Kirstie spent a month without having any treatment before a medical trial at the University College London Hospital became available to her.

She said: “My hair had just grown back and I refused to undergo any more treatment that would leave me feeling unwell as well as bald, I had already suffered enough.

“But this new trial was a type of chemotherapy that wouldn’t damage my hair alongside a drug that is still in the testing phase so I couldn’t wait to start, it gave me hope.

“Doctors have made it clear that my treatment plan may not cure me but it will prolong my life.

“My fertility has been ruined due to chemotherapy which upset me as I had always wanted children but I can’t change any of what’s happened to me so I’m trying to live my life to the full.

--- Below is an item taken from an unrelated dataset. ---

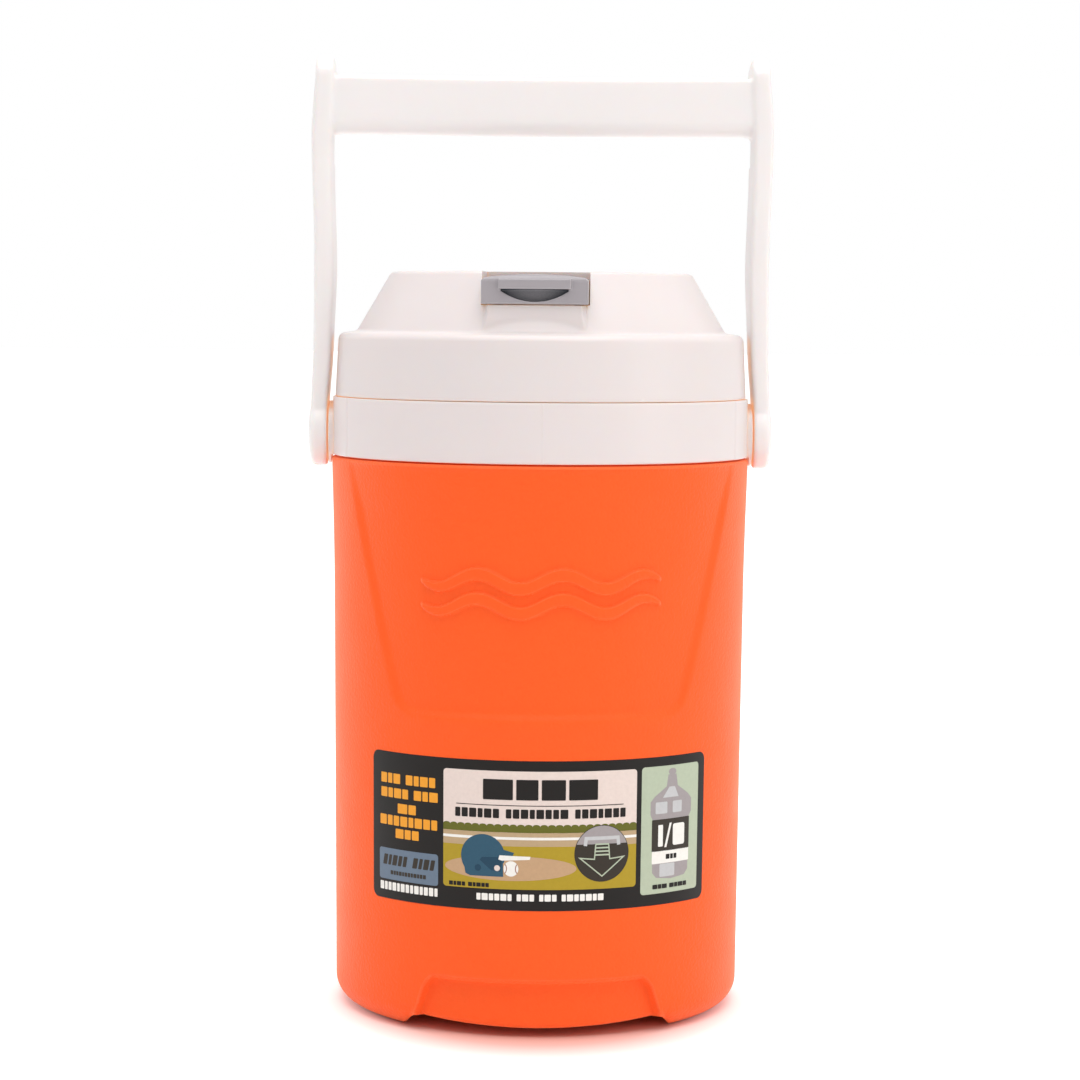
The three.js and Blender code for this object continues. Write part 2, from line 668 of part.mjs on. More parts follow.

“I’m just hoping for a miracle.”

Throughout Kirstie’s cancer battle she has raised over six-thousand-pounds for Cancer Research and Macmillan alongside her friends and family.

Kirstie added: “I just wanted to give something back to the charities that have helped me.

“I have been supported religiously by my mum, dad, brother, Dale, and best friends, Amy and Victoria.

“Amy works for a company called CXC Global and they paid for me to have hair extensions that were over £200 as well as organising a trip to meet my idol Chelsea captain, John Terry.

“I couldn’t ask for a better support network, they each help keep me strong and positive.”

Kirstie will have a CT scan this month to see if her new treatment is working to shrink the tumours.

She added: “I hope other young women read my story and look out for cervical cancer symptoms.

“I strongly believe that no matter your age a smear test should be given on demand.”